→ TASK REQUIREMENTS:
From the line with "thin.ratio = TRIANGLES" to the line with "# tighter foot.", both lines included, set down exactly those lines, please, and no others.

○ ○ ○

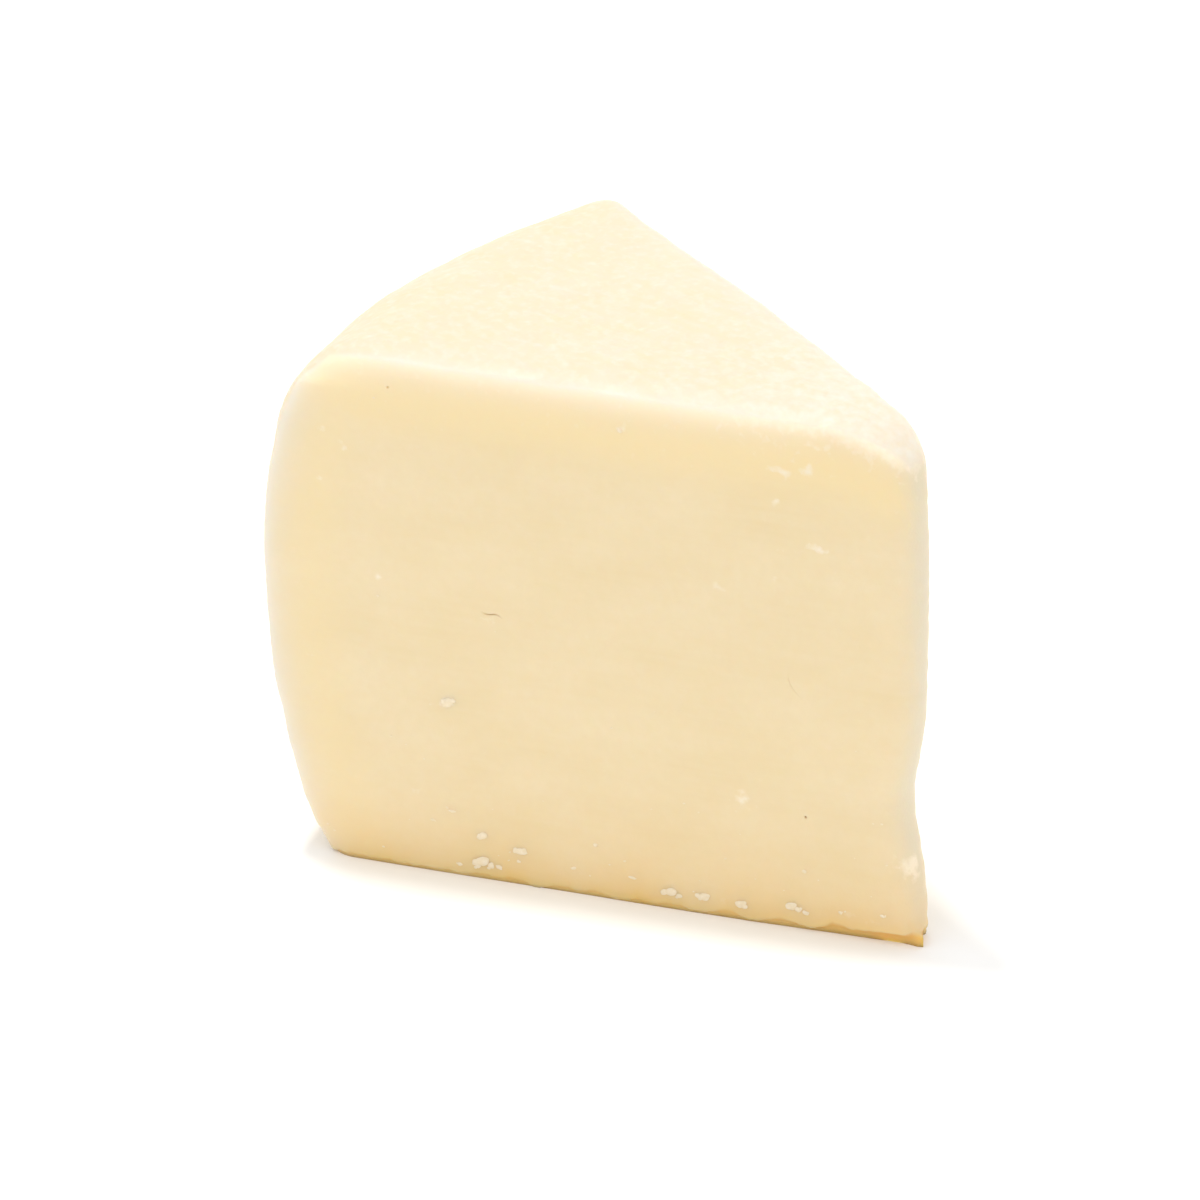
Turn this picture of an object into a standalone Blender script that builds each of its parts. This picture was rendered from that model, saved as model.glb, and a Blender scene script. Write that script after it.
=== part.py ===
"""A wedge of young pecorino, cut from a small pressed wheel and standing on its bottom rind.

The wheel is turned first, then two knife cuts leave one sector of it, and a third takes off the thin
tip. The paste is soft, so its edges are rounded and its tip is pressed in at the waist. The wheel is
turned a little too deep, and the last cut, flat along the board, leaves a crisp lower edge. Metres,
+Z up: the origin is on the board, on the wedge's middle line, +X points from the heel to the tip, and
the cut on the -Y side is the smooth one.
"""

import math

import bmesh
import bpy
from mathutils import Matrix, Vector, noise

# The wheel
WHEEL_HEIGHT = 0.0865
WHEEL_RADIUS = 0.1086  # at the widest line of the heel
WIDEST_AT = 0.0494  # height of that line
DRAW_IN_TOP = 0.0087  # how far the heel draws in from there to the top rind
DRAW_IN_BOTTOM = 0.0089  # and to the bottom rind
SHOULDER_RADIUS = 0.0165  # rounding between the heel and the top rind
FOOT_RADIUS = 0.0040  # rounding between the heel and the bottom rind
LIP_AT = 0.0055  # a low lip runs round the heel where the mould's base ended
LIP_PROUD = 0.00035
LIP_HALF_WIDTH = 0.0022
SPARE_BELOW = 0.005  # turned below the board's level, and cut off last

# The cuts
WEDGE_ANGLE = math.radians(41.3)
AXIS_X = 0.0590  # the wheel's axis, where the two cut planes meet
TIP_TRIM = 0.0065  # how far the trimmed tip stands from that axis

# What handling did to it
TOP_TILT = 0.026  # the top rind drops this much for each metre from the smooth cut to the far one
WORN_DEPTH = 0.0100  # and falls away round the tip, from WORN_REACH inwards
WORN_REACH = 0.0240
WAIST_AT = 0.0234  # height of the waist pressed into the tip
WAIST_DEPTH = 0.0025
WAIST_HALF_HEIGHT = 0.0093
TIP_LEAN = 0.0019  # how far the tip's top leans back
TOE_SPREAD = 0.0008  # how far the tip's foot spreads on the board
TOE_HEIGHT = 0.014  # up to this height
TIP_REACH = 0.040  # waist, lean and toe fade out this far from the axis
SWELL = 0.00045  # long, low unevenness of all the faces
SWELL_LENGTH = 0.028
RIND_RELIEF = 0.00022  # shorter unevenness of the top rind and the heel
RIND_RELIEF_LENGTH = 0.0065

# The lower edge of the smooth cut stands clear of the board
UNDERCUT_DEPTH = 0.0011
UNDERCUT_AT_HEEL = 0.0005
UNDERCUT_AT_TIP = 0.0019

# Fineness of the mesh
TURN_STEPS = 120
VOXEL = 0.0010
ROUNDING_PASSES = 46
TRIANGLES = 9600

PASTE_COLOUR = (0.90, 0.73, 0.46, 1.0)


def clear_scene():
    for obj in list(bpy.data.objects):
        bpy.data.objects.remove(obj, do_unlink=True)


def smoothstep(low, high, value):
    t = min(max((value - low) / (high - low), 0.0), 1.0)
    return t * t * (3 - 2 * t)


def new_object(name, mesh, collection):
    obj = bpy.data.objects.new(name, mesh)
    collection.objects.link(obj)
    return obj


def evaluated_mesh(obj):
    """The object's mesh with its modifiers applied, in world space."""
    graph = bpy.context.evaluated_depsgraph_get()
    mesh = bpy.data.meshes.new_from_object(obj.evaluated_get(graph))
    mesh.transform(obj.matrix_world)
    return mesh


# ---------------------------------------------------------------- the wheel


def heel_radius(z):
    """The heel bellies out: two parabolas that meet at its widest line, and the mould's lip."""
    if z > WIDEST_AT:
        drawn_in = DRAW_IN_TOP * ((z - WIDEST_AT) / (WHEEL_HEIGHT - WIDEST_AT)) ** 2
    else:
        drawn_in = DRAW_IN_BOTTOM * ((WIDEST_AT - z) / WIDEST_AT) ** 2
    lip = LIP_PROUD * math.exp(-(((z - LIP_AT) / LIP_HALF_WIDTH) ** 2))
    return WHEEL_RADIUS - drawn_in + lip


def rounding(z_centre, radius, start, end, steps=10):
    """Points round an arc that leaves the heel at the height z_centre."""
    centre_r = heel_radius(z_centre) - radius
    angles = [start + (end - start) * i / steps for i in range(steps + 1)]
    return [(centre_r + radius * math.cos(a), z_centre + radius * math.sin(a)) for a in angles]


def wheel_profile():
    """Half of the wheel's section, from the top of its axis down its outer side to the bottom."""
    shoulder_z = WHEEL_HEIGHT - SHOULDER_RADIUS
    heel_steps = 28
    heel_heights = [
        shoulder_z + (FOOT_RADIUS - shoulder_z) * i / heel_steps for i in range(1, heel_steps)
    ]
    return [
        (0.0, WHEEL_HEIGHT),
        *rounding(shoulder_z, SHOULDER_RADIUS, math.pi / 2, 0.0),
        *[(heel_radius(z), z) for z in heel_heights],
        *rounding(FOOT_RADIUS, FOOT_RADIUS, 0.0, -math.pi / 2),
        (heel_radius(FOOT_RADIUS) - FOOT_RADIUS, -SPARE_BELOW),
        (0.0, -SPARE_BELOW),
    ]


def make_wheel(collection):
    outline = bmesh.new()
    points = [outline.verts.new((r, 0.0, z)) for r, z in wheel_profile()]
    for upper, lower in zip(points, points[1:]):
        outline.edges.new((upper, lower))
    mesh = bpy.data.meshes.new("wheel")
    outline.to_mesh(mesh)
    outline.free()
    wheel = new_object("wheel", mesh, collection)
    wheel.location.x = AXIS_X
    turn = wheel.modifiers.new("turn", "SCREW")
    turn.angle = 2 * math.pi
    turn.steps = turn.render_steps = TURN_STEPS
    turn.use_merge_vertices = True
    turn.merge_threshold = 0.00001
    return wheel


# ---------------------------------------------------------------- the cuts


def make_knife(name, collection, through, away):
    """A block that takes off all that lies beyond the plane through a point, on the side that away points to."""
    size = 4 * WHEEL_RADIUS
    block = bmesh.new()
    bmesh.ops.create_cube(block, size=size)
    bmesh.ops.translate(block, verts=block.verts, vec=(size / 2, 0.0, 0.0))
    mesh = bpy.data.meshes.new(name)
    block.to_mesh(mesh)
    block.free()
    knife = new_object(name, mesh, collection)
    knife.location = through
    knife.rotation_euler = Vector((1.0, 0.0, 0.0)).rotation_difference(away).to_euler()
    knife.hide_render = True
    knife.display_type = "WIRE"
    return knife


def cut_with(obj, knife):
    cut = obj.modifiers.new(knife.name, "BOOLEAN")
    cut.operation = "DIFFERENCE"
    cut.object = knife


def cut_sector(wheel, collection):
    axis = Vector((AXIS_X, 0.0, 0.0))
    half = WEDGE_ANGLE / 2
    smooth_side = Vector((math.sin(half), -math.cos(half), 0.0))
    far_side = Vector((math.sin(half), math.cos(half), 0.0))
    forward = Vector((1.0, 0.0, 0.0))
    cut_with(wheel, make_knife("knife_smooth_side", collection, axis, smooth_side))
    cut_with(wheel, make_knife("knife_far_side", collection, axis, far_side))
    cut_with(wheel, make_knife("knife_tip", collection, axis - forward * TIP_TRIM, forward))


def soften(wheel):
    """Even small faces, then rounded edges, as soft paste has."""
    remesh = wheel.modifiers.new("even faces", "REMESH")
    remesh.mode = "VOXEL"
    remesh.voxel_size = VOXEL
    smooth = wheel.modifiers.new("rounded edges", "SMOOTH")
    smooth.factor = 0.5
    smooth.iterations = ROUNDING_PASSES


# ---------------------------------------------------------------- handling and wear


def worn_top(point):
    """How far the top rind drops: a little towards the far cut, and more round the tip."""
    r = math.hypot(point.x - AXIS_X, point.y)
    share = max(point.z, 0.0) / WHEEL_HEIGHT
    tilt = TOP_TILT * point.y * share
    fall = WORN_DEPTH * max(0.0, 1 - r / WORN_REACH) ** 2 * smoothstep(0.45, 1.0, share)
    return tilt + fall


def pressed_tip(point):
    """How far the tip moves towards the heel at this height: its waist and lean, less its toe."""
    r = math.hypot(point.x - AXIS_X, point.y)
    near_tip = max(0.0, 1 - (r / TIP_REACH) ** 2) ** 2
    waist = WAIST_DEPTH * math.exp(-(((point.z - WAIST_AT) / WAIST_HALF_HEIGHT) ** 2))
    lean = TIP_LEAN * max(point.z / WHEEL_HEIGHT, 0.0) ** 3
    toe = TOE_SPREAD * max(0.0, 1 - max(point.z, 0.0) / TOE_HEIGHT)
    return (waist + lean - toe) * near_tip


def on_rind(point):
    """1 on the top rind and the heel, 0 on the two cuts."""
    r = math.hypot(point.x - AXIS_X, point.y)
    from_heel = heel_radius(min(max(point.z, 0.0), WHEEL_HEIGHT)) - r
    from_top = WHEEL_HEIGHT - point.z
    return 1 - smoothstep(0.0015, 0.006, min(from_heel, from_top))


def unevenness(point):
    low = noise.noise(point / SWELL_LENGTH) * SWELL
    short = noise.noise(point / RIND_RELIEF_LENGTH) * RIND_RELIEF * on_rind(point)
    return low + short


def shape_by_hand(mesh):
    """Moves each point as wear and handling did."""
    normals = [Vector(item.vector) for item in mesh.vertex_normals]
    for vertex, normal in zip(mesh.vertices, normals):
        start = vertex.co.copy()
        vertex.co += normal * unevenness(start)
        vertex.co.x -= pressed_tip(start)
        vertex.co.z -= worn_top(start)
    mesh.update()


def make_undercut(collection):
    """A long sliver under the smooth cut's lower edge, thin at the heel and thicker at the tip."""
    half = WEDGE_ANGLE / 2
    length = WHEEL_RADIUS + 0.02
    past_the_face = 0.004
    sliver = bmesh.new()
    bmesh.ops.create_cube(sliver, size=1.0)
    for vertex in sliver.verts:
        at_heel = vertex.co.x < 0
        along = -length if at_heel else length * 0.1
        across = UNDERCUT_DEPTH if vertex.co.y > 0 else -past_the_face
        height = UNDERCUT_AT_HEEL if at_heel else UNDERCUT_AT_TIP
        vertex.co = Vector((along, across, height if vertex.co.z > 0 else -past_the_face))
    bmesh.ops.rotate(sliver, verts=sliver.verts, cent=(0, 0, 0), matrix=Matrix.Rotation(half, 3, "Z"))
    bmesh.ops.translate(sliver, verts=sliver.verts, vec=(AXIS_X, 0.0, 0.0))
    mesh = bpy.data.meshes.new("undercut")
    sliver.to_mesh(mesh)
    sliver.free()
    cutter = new_object("undercut", mesh, collection)
    cutter.hide_render = True
    cutter.display_type = "WIRE"
    return cutter


# ---------------------------------------------------------------- the finished wedge


def cheese_material():
    material = bpy.data.materials.new("pecorino")
    material.use_nodes = True
    surface = material.node_tree.nodes["Principled BSDF"]
    surface.inputs["Base Color"].default_value = PASTE_COLOUR
    surface.inputs["Roughness"].default_value = 0.5
    surface.inputs["Metallic"].default_value = 0.0
    return material


def build():
    clear_scene()
    shown = bpy.data.collections.new("pecorino wedge")
    cutters = bpy.data.collections.new("cutters")
    for collection in (shown, cutters):
        bpy.context.scene.collection.children.link(collection)

    wheel = make_wheel(shown)
    cut_sector(wheel, cutters)
    soften(wheel)
    bpy.context.view_layer.update()
    mesh = evaluated_mesh(wheel)
    bpy.data.objects.remove(wheel, do_unlink=True)

    shape_by_hand(mesh)
    mesh.name = "wedge"
    wedge = new_object("wedge", mesh, shown)
    thin = wedge.modifiers.new("fewer faces", "DECIMATE")
    thin.ratio = TRIANGLES / sum(len(face.vertices) - 2 for face in mesh.polygons)
    cut_with(wedge, make_knife("board", cutters, Vector(), Vector((0.0, 0.0, -1.0))))
    cut_with(wedge, make_undercut(cutters))
    mesh.materials.clear()
    mesh.materials.append(cheese_material())
    mesh.shade_smooth()


build()
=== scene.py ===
"""The looks of a wedge of young pecorino on a pale studio floor.

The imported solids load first, and each piece below is made in their frame: metres, +Z up, the origin on
the floor under the wedge, +X from the heel to the tip, and the smooth cut facing -Y.
"""

import math
import random

import bmesh
import bpy
from mathutils import Matrix, Vector, noise
from mathutils.bvhtree import BVHTree


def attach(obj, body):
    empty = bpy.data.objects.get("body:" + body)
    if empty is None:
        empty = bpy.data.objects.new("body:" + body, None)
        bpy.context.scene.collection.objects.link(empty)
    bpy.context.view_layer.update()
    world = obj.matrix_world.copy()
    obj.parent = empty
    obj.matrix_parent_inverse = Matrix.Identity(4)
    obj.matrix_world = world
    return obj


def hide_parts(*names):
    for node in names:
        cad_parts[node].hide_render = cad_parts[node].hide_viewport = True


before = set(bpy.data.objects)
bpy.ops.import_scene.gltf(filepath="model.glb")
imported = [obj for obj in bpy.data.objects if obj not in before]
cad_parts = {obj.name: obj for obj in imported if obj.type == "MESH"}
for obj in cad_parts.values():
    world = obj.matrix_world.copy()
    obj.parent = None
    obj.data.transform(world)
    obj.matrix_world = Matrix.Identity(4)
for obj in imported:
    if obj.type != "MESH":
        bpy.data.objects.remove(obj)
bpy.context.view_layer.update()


# ------------------------------------------------------------------ the wheel
# Sheep's milk curd pressed in a round mould: a low drum with a bellied heel, a well-rounded shoulder and a
# tighter foot. It is turned a little too deep, so that rounding the edges leaves the crisp foot alone.

WHEEL_HEIGHT = 0.0865
WHEEL_RADIUS = 0.1086  # at the widest line of the heel
AXIS = Vector((0.0590, 0.0, 0.0))
WIDEST_AT = 0.0494
DRAW_IN_TOP = 0.0087
DRAW_IN_BOTTOM = 0.0089
SHOULDER_RADIUS = 0.0165
FOOT_RADIUS = 0.0025
FOOT_BEVEL = 0.0014
FOOT_BEVEL_HEIGHT = 0.0055
LIP_AT = 0.0060
LIP_PROUD = 0.00035
LIP_HALF_WIDTH = 0.0022
SPARE_BELOW = 0.005
ROUNDING_STEPS = 10
HEEL_STEPS = 28
TURN_STEPS = 120
MERGE = 1e-6


def heel_radius(z):
    """The heel's belly of two parabolas that meet at its widest line, with the mould's lip and a bevel."""
    if z > WIDEST_AT:
        drawn_in = DRAW_IN_TOP * ((z - WIDEST_AT) / (WHEEL_HEIGHT - WIDEST_AT)) ** 2
    else:
        drawn_in = DRAW_IN_BOTTOM * ((WIDEST_AT - z) / WIDEST_AT) ** 2
    lip = LIP_PROUD * math.exp(-(((z - LIP_AT) / LIP_HALF_WIDTH) ** 2))
    bevel = FOOT_BEVEL * max(0.0, 1 - z / FOOT_BEVEL_HEIGHT)
    return WHEEL_RADIUS - drawn_in + lip - bevel


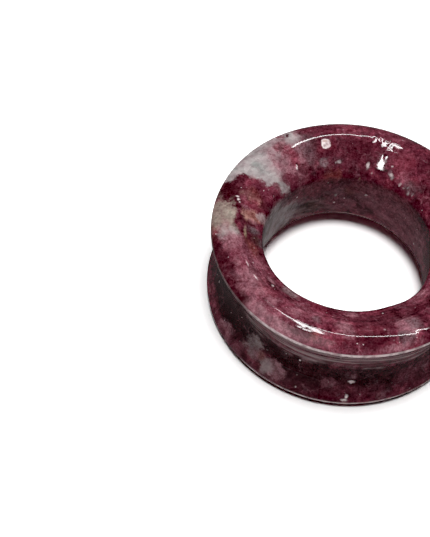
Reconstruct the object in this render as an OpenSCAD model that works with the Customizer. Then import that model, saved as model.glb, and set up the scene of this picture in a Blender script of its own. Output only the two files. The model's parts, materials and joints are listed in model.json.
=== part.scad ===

○ ○ ○

→ THE OUTPUT:
    thin.ratio = TRIANGLES / sum(len(face.vertices) - 2 for face in mesh.polygons)
    cut_with(wedge, make_knife("board", cutters, Vector(), Vector((0.0, 0.0, -1.0))))
    cut_with(wedge, make_undercut(cutters))
    mesh.materials.clear()
    mesh.materials.append(cheese_material())
    mesh.shade_smooth()


build()
=== scene.py ===
"""The looks of a wedge of young pecorino on a pale studio floor.

The imported solids load first, and each piece below is made in their frame: metres, +Z up, the origin on
the floor under the wedge, +X from the heel to the tip, and the smooth cut facing -Y.
"""

import math
import random

import bmesh
import bpy
from mathutils import Matrix, Vector, noise
from mathutils.bvhtree import BVHTree


def attach(obj, body):
    empty = bpy.data.objects.get("body:" + body)
    if empty is None:
        empty = bpy.data.objects.new("body:" + body, None)
        bpy.context.scene.collection.objects.link(empty)
    bpy.context.view_layer.update()
    world = obj.matrix_world.copy()
    obj.parent = empty
    obj.matrix_parent_inverse = Matrix.Identity(4)
    obj.matrix_world = world
    return obj


def hide_parts(*names):
    for node in names:
        cad_parts[node].hide_render = cad_parts[node].hide_viewport = True


before = set(bpy.data.objects)
bpy.ops.import_scene.gltf(filepath="model.glb")
imported = [obj for obj in bpy.data.objects if obj not in before]
cad_parts = {obj.name: obj for obj in imported if obj.type == "MESH"}
for obj in cad_parts.values():
    world = obj.matrix_world.copy()
    obj.parent = None
    obj.data.transform(world)
    obj.matrix_world = Matrix.Identity(4)
for obj in imported:
    if obj.type != "MESH":
        bpy.data.objects.remove(obj)
bpy.context.view_layer.update()


# ------------------------------------------------------------------ the wheel
# Sheep's milk curd pressed in a round mould: a low drum with a bellied heel, a well-rounded shoulder and a
# tighter foot. It is turned a little too deep, so that rounding the edges leaves the crisp foot alone.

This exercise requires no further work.